Justin will have plenty of better days this season, but on March 31st, he wasn’t good enough to beat the Yankees. Detroit lost 6-3.

Game Score: 42 (Next Time Use the Force)

5.2 innings pitched, 9 hits, 4 runs (3 of them earned), 2 home runs, 0 walks, 5 strike outs and 102 pitches thrown

Luke Hochevar’s final stat line doesn’t look pretty, but he actually didn’t pitch all that badly. The Royals defense made 3 errors in the game and dropped a pop-up in foul territory that wasn’t called an error but was definitely a defensive misplay at best. Luke is used to such things though. Entering this season, he had a 5.61 ERA in 399.1 innings pitched but sported a far more palatable 4.53 FIP.

Regardless of the circumstances, he didn’t get the job done and the Royals lost to the Angels 4-2.

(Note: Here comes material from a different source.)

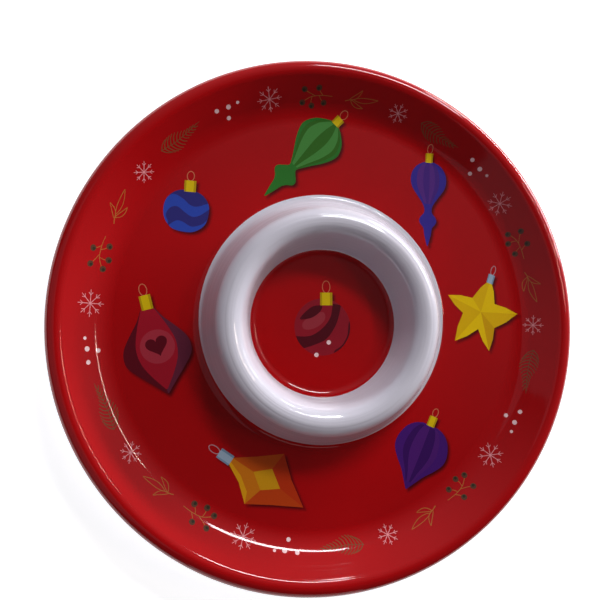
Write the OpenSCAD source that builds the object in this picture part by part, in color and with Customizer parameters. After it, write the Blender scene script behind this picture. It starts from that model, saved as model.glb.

Game Score: 39 (It’s Not 2010 Anymore)

One season ago, Mark Buehrle was on the mound for Opening Day against the Cleveland Indians. He went on to throw a 7.0 inning, 3-hit shutout at home and the White Sox came away with a 6-0 victory.

What a difference a year makes.

Cleveland was again their opponent for the opening series this season. Though the Sox wound up winning 15-10, the road wasn’t so smooth for Buehrle this time around. He managed to go 6.0 innings – thanks to a massive lead – but gave up 8 hits and 4 runs while walking 1. He only threw 80 pitches and failed to strike out a single batter.

Game Score: 21 (Tried to Be the Worst … and Failed)

Maybe the Twins should have let Francisco stride to the mound on Opening Day. Maybe things would have been different. Then again, maybe not. Pavano threw just 64 pitches, but that was more than enough for Toronto to take advantage. In 4.0 innings Pavano gave up 7 hits, 8 runs (7 earned), 2 walks and 3 home runs while whiffing 3.

The end result was a 13-3 pounding at the hands of the Jays. If you really want to relive the events, you can check out Josh’s game recap by clicking here.

Fortunately for Carl, another AL Central starter took the cake for pitching futility.

Game Score: 1 (When Keeping it Real Goes Terribly Wrong)

Have you ever witnessed a starter turn in a Game Score of 1 in person or on television? Well, if you watched Cleveland Indians righty Fausto Carmona pee down his leg against the Chicago White Sox on April 1st, then you can proudly answer yes.

3.0 innings pitched, 11 hits allowed – 2 of which went over the fence, 10 earned runs and 88 pitches thrown to a total of 21 batters. How’s that for ugly? He only walked 1 batter, but given the results he got while throwing 59 strikes, maybe working outside of the zone would have been more effective. That boys and girls is how you get an ERA of 30.00 and an ERA+ of 16. It’s also a good way for your team to be on the wrong end of a 15-10 score.

Carmona is signed through this year and will make $6.1 million. Then the Indians get to decide on whether to keep him around in each of the next 3 seasons thanks to the team options on his contract for the 2012, 2013 and 2014 seasons. Those options will cost the team $7 million, $9 million and $12 million respectively. He also gets bonuses in each of those seasons if he finishes in the top-5 of Cy Young Award voting, but given that he’s struggled to be remotely close to league average for 5 of his 6 major league seasons I think they’re safe to spend that money elsewhere.

Now one start isn’t going to cause the team to turn down any of those options, but the Fausto version 2007 isn’t coming back anytime soon. Outside of his mythic and improbable 6.6 WAR season that year he’s been worth just 0.2 WAR (according to Baseball Reference) and that’s not worth nearly what they are on the hook for if they pick up any of those options.